I don't know how many of you are familiar with the blog Letters of Note, but if you aren't already acquainted with it, here's a taste for you. Shaun Usher, the blog's editor, posts pieces of interesting correspondence that he either finds or is sent that he thinks other people would appreciate. It is ridiculously engrossing - stopping after just one letter is a virtual impossibility. A recent post focused on a letter sent in 1971 by Marguerite Hart, a children's librarian at the newly opened public library in Troy, Michigan. Hart sent the letter to a number of luminaries, asking them to reply with a congratulatory letter addressed to the children in Troy, explaining the benefits of a public library. Astonishingly, 97 people responded, and Letters of Note posted the letters from four of those respondents: Isaac Asimov, Hardie Gramatky, Theodore Geisel, and E.B. White. Shortly after the post went up, the Troy Public Library got in touch, and now all 97 letters are available in PDF format on the library's website.

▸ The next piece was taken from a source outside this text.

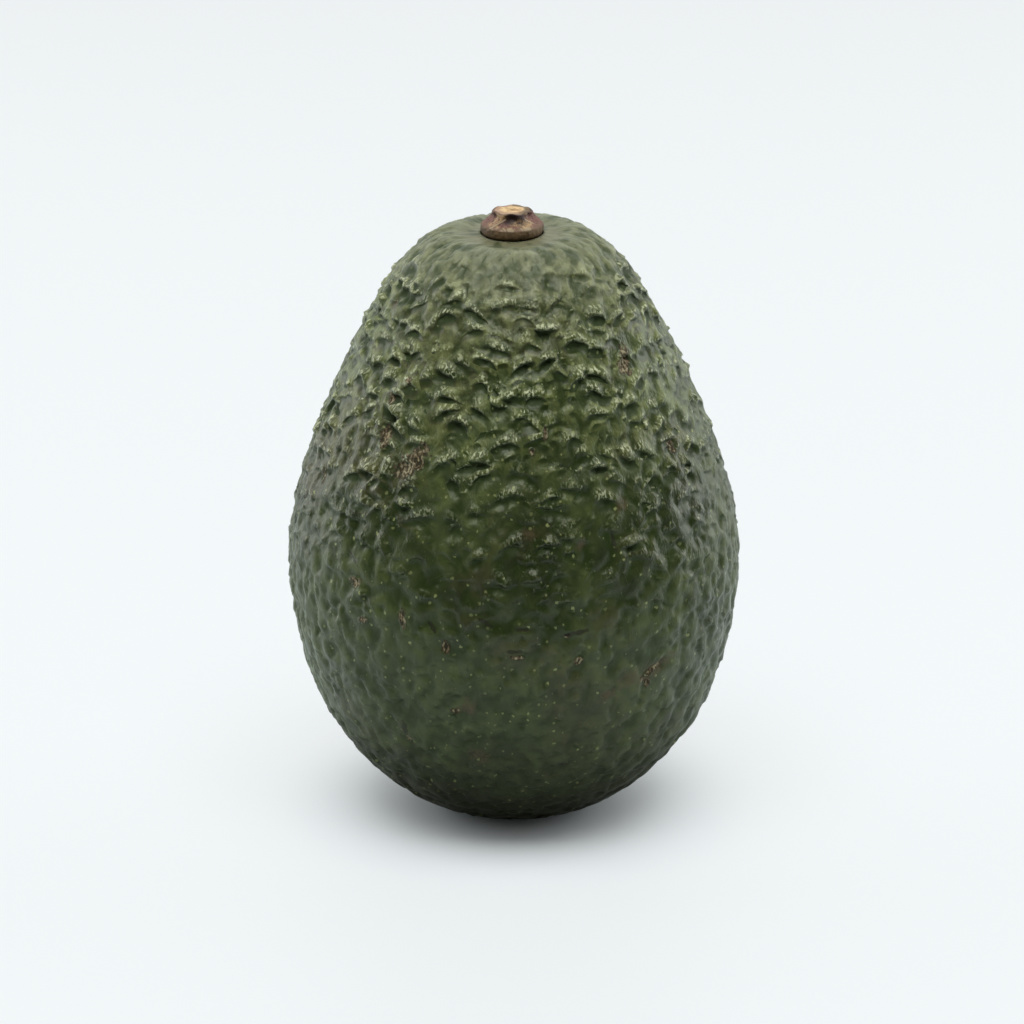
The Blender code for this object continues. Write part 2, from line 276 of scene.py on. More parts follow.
def rind_relief_tree():
    """Smooths the body, then raises scales that overhang, dimples, and wrinkles round the stem."""
    scale = ("Scale width", "Scale drop", "Scale height", "Scale sag")
    crown = ("Furrow depth", "Crown swell", "Seat closing")
    t, sockets = geometry_tree("rind relief", {
        "Int": ("Subdivisions", "Rounding"),
        "Float": ("Pebble gain", *scale, "Dimple size", "Dimple depth", *crown, "Seed"),
        "Vector": ("Stem seat",),
        "Material": ("Rind",),
    })
    given = t.node("NodeGroupInput").outputs
    position = t.node("GeometryNodeInputPosition").outputs[0]
    normal = t.node("GeometryNodeInputNormal").outputs[0]

    def named(name, kind="FLOAT"):
        return t.node("GeometryNodeInputNamedAttribute", {"Name": name}, data_type=kind).outputs[0]

    def blurred(value, passes, weight=1.0, kind="FLOAT"):
        inputs = {"Value": value, "Iterations": passes, "Weight": weight}
        return t.node("GeometryNodeBlurAttribute", inputs, data_type=kind).outputs[0]

    def moved(geometry, **places):
        return t.node("GeometryNodeSetPosition", {"Geometry": geometry, **places}).outputs[0]

    # The body under the pebbles, and how far each point of the solid stands off it. Blurring shrinks the
    # fruit a little, so the body is moved back out by what a second blur takes off.
    once = blurred(position, BODY_BLUR, kind="FLOAT_VECTOR")
    twice = blurred(once, BODY_BLUR, kind="FLOAT_VECTOR")
    body = t.vector("ADD", once, t.vector("SUBTRACT", once, twice))
    stands_off = t.vector("DOT_PRODUCT", t.vector("SUBTRACT", position, body), normal)
    geometry = t.store(given["Geometry"], "pebble", stands_off)
    geometry = t.store(geometry, "body", body, "FLOAT_VECTOR")
    inputs = {"Mesh": geometry, "Level": given["Subdivisions"]}
    geometry = t.node("GeometryNodeSubdivideMesh", inputs).outputs[0]

    # The seat, the crown's edge round it and the flat foot keep their shape.
    from_seat = t.vector("SUBTRACT", position, given["Stem seat"])
    seat_distance = t.vector("LENGTH", from_seat)
    height = t.node("ShaderNodeSeparateXYZ", {0: position}).outputs[2]
    free = t.math("MULTIPLY", t.ramp(seat_distance, 5.3 * MM, 7.0 * MM), t.ramp(height, 0.02 * MM, 1.5 * MM))
    geometry = t.store(geometry, "free", free)
    free = named("free")
    settled = t.node("ShaderNodeMix", data_type="VECTOR")
    for key, value in ((0, free), (4, position), (5, named("body", "FLOAT_VECTOR"))):
        t.tree.links.new(value, settled.inputs[key])
    geometry = moved(geometry, Position=settled.outputs[1])
    geometry = moved(geometry, Position=blurred(position, given["Rounding"], free, "FLOAT_VECTOR"))
    geometry = t.store(geometry, "pebble", blurred(named("pebble"), 3))
    geometry = t.store(geometry, "outward", blurred(normal, 4, kind="FLOAT_VECTOR"), "FLOAT_VECTOR")
    outward = t.vector("NORMALIZE", named("outward", "FLOAT_VECTOR"))
    rise = t.node("ShaderNodeSeparateXYZ", {0: outward}).outputs[2]
    down = t.vector("NORMALIZE", t.vector("SUBTRACT", t.scaled(outward, rise), (0.0, 0.0, 1.0)))
    seeded = t.vector("ADD", position, t.node("ShaderNodeCombineXYZ", {0: given["Seed"]}).outputs[0])
    geometry = t.store(geometry, "place", position, "FLOAT_VECTOR")

    # The lie of the fine grain: up and down the flank, and out from the stem on the crown.
    split = t.node("ShaderNodeSeparateXYZ", {0: from_seat}).outputs
    flat = t.node("ShaderNodeCombineXYZ", {0: split[0], 1: split[1]}).outputs[0]
    radius = t.vector("LENGTH", flat)
    run = t.math("MULTIPLY", split[2], 0.55)
    run = t.math("MULTIPLY_ADD", t.math("MINIMUM", radius, FURROW_REACH), -0.3, run)
    flow = t.scaled(t.vector("NORMALIZE", flat), t.math("MAXIMUM", radius, FURROW_REACH))
    flow = t.vector("ADD", flow, t.node("ShaderNodeCombineXYZ", {2: run}).outputs[0])
    geometry = t.store(geometry, "flow", flow, "FLOAT_VECTOR")

    # How strong the relief is: full on the shoulders, fading towards the stem and below the belly.
    uneven = t.ramp(t.noise(seeded, UNEVEN_PLACES, detail=1.0), 0.3, 0.7, 0.62, 1.18)
    off_stem = t.ramp(seat_distance, 11.5 * MM, 20 * MM)
    risen = t.ramp(height, RELIEF_FROM, 68 * MM, 0.16, 1.0)
    strength = t.math("MULTIPLY", t.math("MULTIPLY", risen, off_stem), uneven)
    geometry = t.store(geometry, "strength", strength)
    risen = t.ramp(height, RELIEF_FROM, 62 * MM, 0.8, 1.0)
    small_strength = t.math("MULTIPLY", risen, t.math("MULTIPLY", off_stem, uneven))
    small_strength = t.math("MULTIPLY", t.ramp(height, 2 * MM, 16 * MM), small_strength)
    geometry = t.store(geometry, "small_strength", small_strength)
    width, drop = given["Scale width"], given["Scale drop"]
    spots = scale_spots(t, seeded, width, drop, 0.0)
    small_spots = scale_spots(t, seeded, SMALL_WIDTH, SMALL_DROP, 3.7)
    geometry = t.store(geometry, "spot", spots, "FLOAT_VECTOR")
    geometry = t.store(geometry, "small_spot", small_spots, "FLOAT_VECTOR")
    large = scale_height(t, named("spot", "FLOAT_VECTOR"), outward, width, drop)
    small = scale_height(t, named("small_spot", "FLOAT_VECTOR"), outward, SMALL_WIDTH, SMALL_DROP)
    large = t.math("MULTIPLY", t.math("MULTIPLY", large, named("strength")), given["Scale height"])
    small = t.math("MULTIPLY", t.math("MULTIPLY", small, named("small_strength")), SMALL_HEIGHT)
    geometry = t.store(geometry, "scale", t.math("ADD", large, small))
    geometry = t.store(geometry, "scale", blurred(named("scale"), 1, 0.7))
    scaled = t.math("MULTIPLY", named("scale"), free)
    geometry = t.store(geometry, "patch", t.noise(seeded, PATCHES, detail=2.0))
    geometry = t.store(geometry, "sunny", t.noise(seeded, SUNNY_SIDES, detail=3.0, roughness=0.6))
    geometry = t.store(geometry, "mottle", t.noise(seeded, MOTTLES, detail=2.0, roughness=0.6))

    # Shallow dimples and low bumps everywhere but close to the stem, where wrinkles run out instead.
    upright = t.vector("MULTIPLY", seeded, (1.0, 1.0, 0.7))
    wave = t.noise(upright, t.math("DIVIDE", 1.0, given["Dimple size"]), detail=2.0)
    dimple = t.math("MULTIPLY", t.ramp(wave, 0.36, 0.55, -1.0, 0.15), given["Dimple depth"])
    dimple = t.math("MULTIPLY", dimple, t.ramp(seat_distance, 9 * MM, 20 * MM, 0.12, 1.0))
    geometry = t.store(geometry, "dimple", t.ramp(wave, 0.50, 0.38))
    bowl_spot = scale_spots(t, seeded, BOWL_SIZE, BOWL_SIZE, 8.9)
    cell = t.node("ShaderNodeTexVoronoi", {"Vector": bowl_spot, "Scale": 1.0, "Randomness": 1.0}).outputs
    chance = t.node("ShaderNodeSeparateXYZ", {0: cell["Color"]}).outputs[0]
    bowl = t.math("MULTIPLY_ADD", cell["Distance"], 1.15, -0.75)
    bowl = t.math("MULTIPLY", bowl, t.ramp(chance, 0.0, 1.0, 0.5, 1.0))
    bowled = t.ramp(height, 72 * MM, 52 * MM, 0.30, 1.0)
    bowled = t.math("MULTIPLY", bowled, t.ramp(seat_distance, 12 * MM, 20 * MM))
    bowled = t.math("MULTIPLY", bowled, t.ramp(height, 2 * MM, 12 * MM))
    geometry = t.store(geometry, "bowl", t.math("MULTIPLY", bowl, bowled))
    dimple = t.math("MULTIPLY_ADD", named("bowl"), BOWL_DEPTH, dimple)
    near_stem = t.ramp(seat_distance, 5.2 * MM, 7.0 * MM)
    near_stem = t.math("MULTIPLY", near_stem, t.ramp(seat_distance, 22 * MM, 11 * MM))
    furrow = t.math("MULTIPLY", stem_wrinkles(t, from_seat), near_stem)
    furrow = t.math("MULTIPLY", furrow, given["Furrow depth"])

    lift = t.math("MULTIPLY", named("pebble"), given["Pebble gain"])
    lift = t.math("ADD", scaled, lift)
    knob = t.math("SUBTRACT", t.noise(seeded, KNOBS, detail=1.0), 0.5)
    knob = t.math("MULTIPLY", knob, t.ramp(named("scale"), 0.02 * MM, 0.3 * MM))
    geometry = t.store(geometry, "knob", knob)
    lift = t.math("MULTIPLY_ADD", named("knob"), KNOB_HEIGHT, lift)
    wave = t.noise(named("flow", "FLOAT_VECTOR"), CROWN_LINES, detail=2.0, roughness=0.6)
    band = t.ramp(seat_distance, 6.5 * MM, 11 * MM)
    band = t.math("MULTIPLY", band, t.ramp(seat_distance, 27 * MM, 16 * MM))
    ridge = t.math("MULTIPLY", t.ramp(wave, 0.34, 0.64, -1.0, 1.0), band)
    geometry = t.store(geometry, "crown_ridge", ridge)
    lift = t.math("MULTIPLY_ADD", named("crown_ridge"), CROWN_RIDGES, lift)
    swell = t.ramp(seat_distance, 5.5 * MM, 11 * MM)
    swell = t.math("MULTIPLY", swell, t.ramp(seat_distance, 30 * MM, 12 * MM))
    lift = t.math("MULTIPLY_ADD", swell, given["Crown swell"], lift)
    lift = t.math("MULTIPLY", t.math("ADD", t.math("ADD", lift, dimple), furrow), free)
    sag = t.math("MULTIPLY", scaled, given["Scale sag"])
    inward = t.math("MULTIPLY", t.ramp(seat_distance, 6.4 * MM, 5.1 * MM), given["Seat closing"])
    across = t.vector("NORMALIZE", t.vector("MULTIPLY", from_seat, (-1.0, -1.0, 0.0)))
    lift = t.math("SUBTRACT", lift, t.ramp(seat_distance, 11 * MM, 5.2 * MM, 0.0, COLLAR_DROP))
    offset = t.vector("ADD", t.scaled(outward, lift), t.scaled(down, sag))
    geometry = moved(geometry, Offset=t.vector("ADD", offset, t.scaled(across, inward)))

    t.end(geometry, given["Rind"])
    return t.tree, sockets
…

Below is Isaac Asimov's perfectly pitched letter; to read the other three featured, click here, or any of the 93 others, click here.
TRANSCRIPT
16 March 1971
Dear Boys and Girls,
Congratulations on the new library, because it isn't just a library. It is a space ship that will take you to the farthest reaches of the Universe, a time machine that will take you to the far past and the far future, a teacher that knows more than any human being, a friend that will amuse you and console you---and most of all, a gateway, to a better and happier and more useful life.